Launch of the Tax Ombud annual report

December 1st, 2017

Tax Ombud, Judge Bernard Ngoepe, at the launch of the Tax Ombud Annual Report 2016/17 in October.

By Kathleen Kriel

The Office of the Tax Ombud, in collaboration with the University of South Africa’s (Unisa) Department of Taxation in the College of Accountancy Sciences held the launch of the Tax Ombud’s Annual Report on 17 October.

In her welcoming address, the Deputy Executive Dean of the College of Accounting Sciences, Professor Philna Coetzee, welcomed delegates to the launch. She said that everyone present were lifelong students of taxation and referred to a quote by Albert Einstein who said: ‘The hardest thing in this world is to understand income tax’. Prof Coetzee added that the college shares the Tax Ombud’s values of accountability, independence, efficiency, fairness and confidentiality and said that these values are indispensable for the realisation of the vision of strengthening the taxpayer’s confidence in the tax administration process in the country. ‘The launch of the report is not just another event, but it signifies the close alignment of the universities and the taxation community in the country. It signifies a mutual respect for the millions of tax payers that we serve. … The Office of the Tax Ombud signifies fairness and independence, and is an indispensable safeguard for good governance,’ Prof Coetzee said.

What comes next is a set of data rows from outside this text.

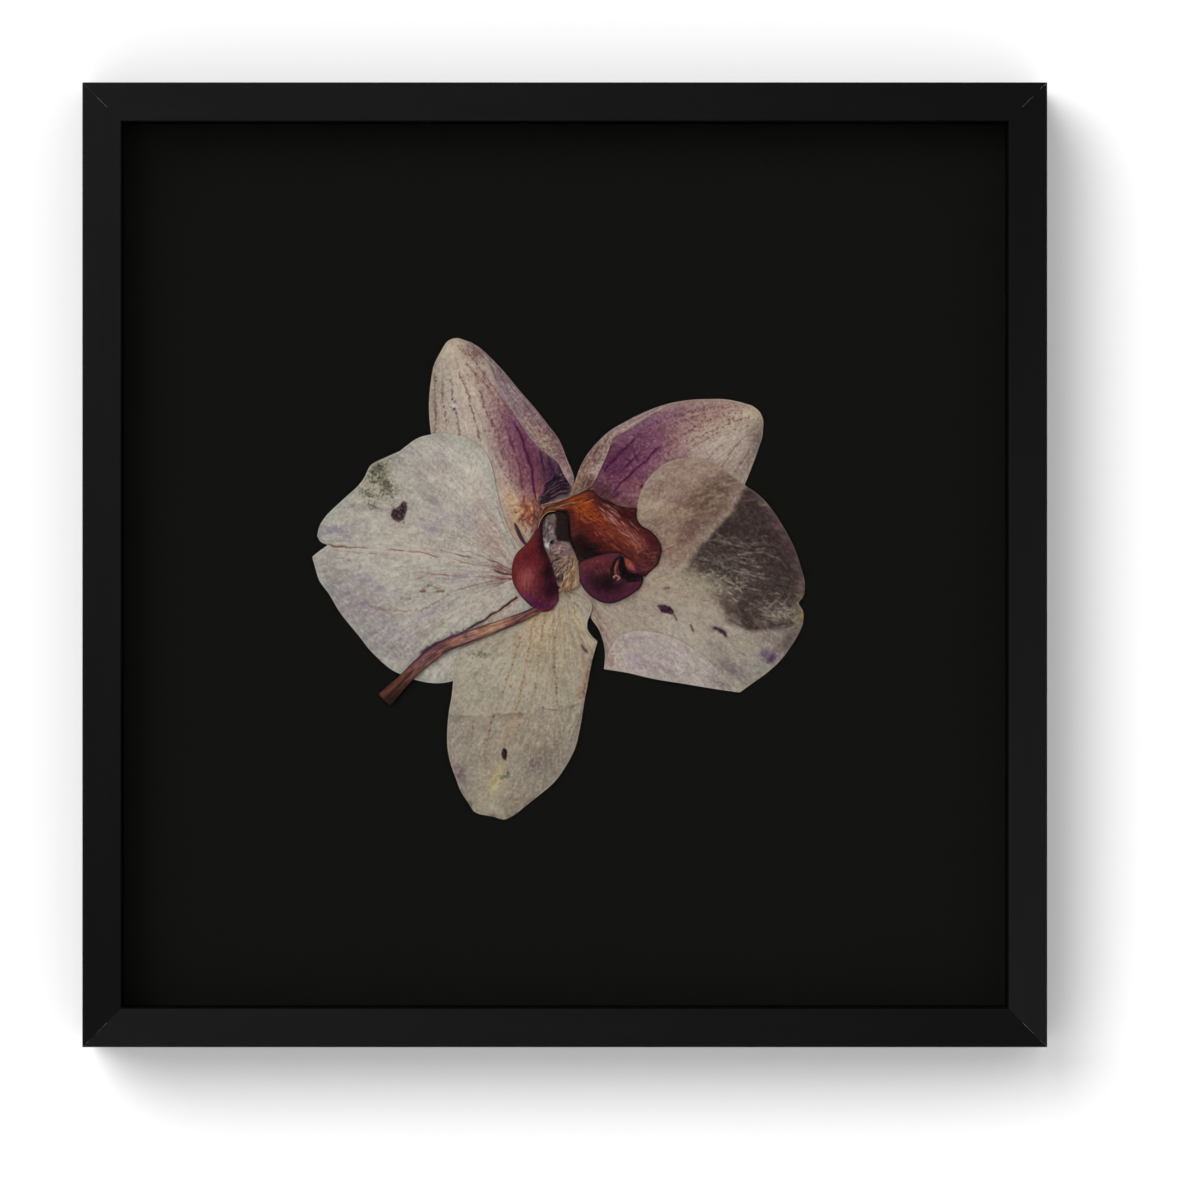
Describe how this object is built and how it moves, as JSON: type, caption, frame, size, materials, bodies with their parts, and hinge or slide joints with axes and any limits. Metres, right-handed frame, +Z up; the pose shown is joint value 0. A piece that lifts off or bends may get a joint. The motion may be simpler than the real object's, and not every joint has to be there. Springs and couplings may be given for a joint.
{
  "type": "pressed flower frame",
  "caption": "Slim black square box frame with mitred rails and a clear pane over a pressed orchid flower on a black board.",
  "frame": {"origin": "middle of the top rail's back face, where it lies on the wall", "axes": "+X to the right and +Z up as the picture hangs, +Y into the wall, so the front faces -Y"},
  "size_m": [0.21, 0.022, 0.2099],
  "materials": {
    "black_wood": "black stained, satin, faint grain",
    "clear_pane": "clear, anti-reflection",
    "black_board": "matt black paper-faced board",
    "backing_fibreboard": "plain brown fibreboard",
    "zinc_steel": "dull zinc-plated steel",
    "brassed_steel": "brass-plated steel",
    "sepal_tissue": "dry papery tissue, purple and cream",
    "petal_tissue": "dry papery tissue, pale, finely veined",
    "lip_tissue": "dry glossy tissue, orange-brown to purple",
    "column_tissue": "dry silvery tissue with dark streaks",
    "stalk_tissue": "dry brown stalk with purple edge"
  },
  "bodies": {
    "root": {"rail_top": "black_wood", "rail_left": "black_wood", "rail_bottom": "black_wood", "rail_right": "black_wood", "glass": "clear_pane", "mount_board": "black_board", "spacer_top": "black_board", "spacer_bottom": "black_board", "spacer_left": "black_board", "spacer_right": "black_board", "backing_board": "backing_fibreboard", "retaining_tab_1": "zinc_steel", "retaining_tab_2": "zinc_steel", "retaining_tab_3": "zinc_steel", "retaining_tab_4": "zinc_steel", "retaining_tab_5": "zinc_steel", "retaining_tab_6": "zinc_steel", "retaining_tab_7": "zinc_steel", "retaining_tab_8": "zinc_steel", "hanger": "brassed_steel", "hanger_screw_left": "brassed_steel", "hanger_screw_right": "brassed_steel", "sepal_upper_left": "sepal_tissue", "sepal_upper_right": "sepal_tissue", "sepal_lower": "petal_tissue", "petal_left": "petal_tissue", "petal_right": "petal_tissue", "lip": "lip_tissue", "column": "column_tissue", "pedicel": "stalk_tissue"}
  },
  "joints": []
}
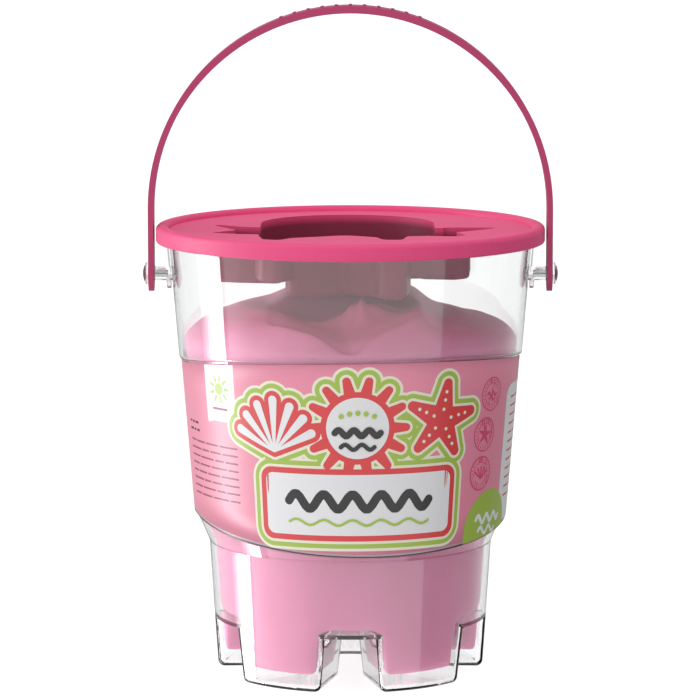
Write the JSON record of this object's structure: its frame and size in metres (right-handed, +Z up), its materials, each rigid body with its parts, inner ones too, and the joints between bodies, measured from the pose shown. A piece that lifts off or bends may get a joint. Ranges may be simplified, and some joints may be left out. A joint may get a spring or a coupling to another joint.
{
  "type": "sand bucket",
  "caption": "Clear castle-footed sand bucket with a press-on lid that holds a crab mould, a swinging strap handle on studs, a wrap label and a bag of pink sand.",
  "frame": {"origin": "centre of the bucket on the plane its feet stand on", "axes": "+Z up the bucket's axis; the handle pivots lie on X; the label's front and the gap between the two front feet look along -Y"},
  "size_m": [0.1792, 0.1676, 0.2887],
  "materials": {
    "clear_plastic": "clear, polished moulding",
    "pink_plastic": "satin moulded, hot pink",
    "label_film": "printed film, satin",
    "bag_film": "thin clear film",
    "pink_sand": "fine kneadable play sand"
  },
  "bodies": {
    "bucket": {"bucket_shell": "clear_plastic", "pivot_stud_left": "clear_plastic", "pivot_stud_right": "clear_plastic", "label_wrap": "label_film", "sand_bag": "bag_film", "sand_fill": "pink_sand"},
    "handle": {"handle_strap": "pink_plastic"},
    "lid": {"lid": "pink_plastic"}
  },
  "joints": [
    {"name": "handle_swing", "type": "hinge", "parent": "bucket", "child": "handle", "pos_m": [0, 0, 0.1728], "axis": [1, 0, 0], "range_deg": [-130, 130]},
    {"name": "lid_lift", "type": "slide", "parent": "bucket", "child": "lid", "axis": [0, 0, 1], "range_m": [0, 0.018]}
  ]
}
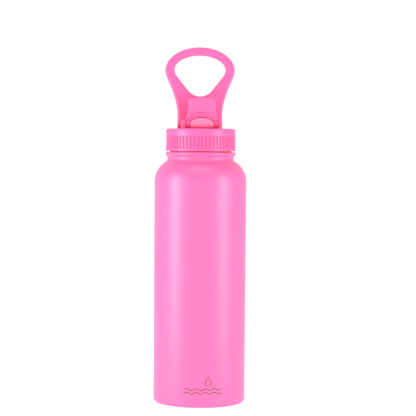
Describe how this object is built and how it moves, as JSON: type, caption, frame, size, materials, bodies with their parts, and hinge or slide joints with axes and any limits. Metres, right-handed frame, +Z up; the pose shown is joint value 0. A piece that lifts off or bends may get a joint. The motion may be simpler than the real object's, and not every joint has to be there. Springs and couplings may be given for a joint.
{
  "type": "insulated bottle",
  "caption": "Insulated wide-mouth steel bottle with a knurled screw lid, a folding spout and a carry loop.",
  "frame": {"origin": "centre of the ring that the bottle stands on, at the resting plane", "axes": "+Z up along the bottle's axis, -Y towards the spout (front), +X to the right seen from the front"},
  "size_m": [0.091, 0.091, 0.3531],
  "materials": {
    "powder_coat": "satin pink powder coat",
    "stainless_steel": "brushed stainless steel",
    "lid_plastic": "satin moulded polypropylene, pink",
    "loop_plastic": "satin moulded polypropylene, deeper pink",
    "pink_silicone": "soft matt silicone, pink",
    "white_silicone": "soft matt silicone, white",
    "natural_plastic": "moulded and extruded natural polypropylene",
    "foam": "closed-cell foam",
    "sealing_glass": "fused sealing bead",
    "getter_metal": "pressed metal powder"
  },
  "bodies": {
    "bottle": {"outer_shell": "powder_coat", "inner_flask": "stainless_steel", "base_cap": "stainless_steel", "vacuum_base": "stainless_steel", "vacuum_seal": "sealing_glass", "getter": "getter_metal"},
    "lid_seal": {"lid_gasket": "white_silicone"},
    "lid": {"lid_shell": "lid_plastic", "lid_liner": "natural_plastic", "lid_foam": "foam", "port_seal": "white_silicone", "vent_valve": "white_silicone", "straw_grommet": "white_silicone", "spout_pin_left": "stainless_steel", "spout_pin_right": "stainless_steel", "loop_pin": "stainless_steel"},
    "spout": {"spout_body": "lid_plastic", "mouthpiece": "pink_silicone", "seal_pad": "pink_silicone"},
    "loop": {"carry_loop": "loop_plastic"},
    "straw": {"straw": "natural_plastic"}
  },
  "joints": [
    {"name": "lid_climb", "type": "slide", "parent": "bottle", "child": "lid_seal", "axis": [0, 0, 1], "range_m": [0, 0.00626]},
    {"name": "lid_turn", "type": "hinge", "parent": "lid_seal", "child": "lid", "pos_m": [0, 0, 0.258], "axis": [0, 0, 1], "range_deg": [0, 450]},
    {"name": "spout_fold", "type": "hinge", "parent": "lid", "child": "spout", "pos_m": [0, -0.0085, 0.27652], "axis": [1, 0, 0], "range_deg": [0, 90]},
    {"name": "loop_fold", "type": "hinge", "parent": "lid", "child": "loop", "pos_m": [0, 0.013, 0.27602], "axis": [-1, 0, 0], "range_deg": [0, 90]},
    {"name": "straw_pull", "type": "slide", "parent": "lid", "child": "straw", "axis": [0, 0, -1], "range_m": [0, 0.012]}
  ],
  "couplings": [
    {"joint": "lid_climb", "follows": "lid_turn", "m_per_rad": 0.00079577}
  ]
}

Tax Ombud, Judge Bernard Ngoepe, started his presentation by stating that the report had already been presented to Parliament and what he might see as a high point, the public might see as a low point and vice versa. Judge Ngoepe said that no complaint or case is too small or too big and that each case is important to the Office of the Tax Ombud. He added: ‘This is the attitude we have because what criteria do you use to determine the importance of a particular case? Is it the quota of the money involved? R 20 million may be a lot of money to an individual but to a big company that may be nothing, but R 10 000 may be everything that an individual person has.’

Judge Ngoepe said that everything in the report was important and he urged practitioners to read it and make contributions that they feel are necessary.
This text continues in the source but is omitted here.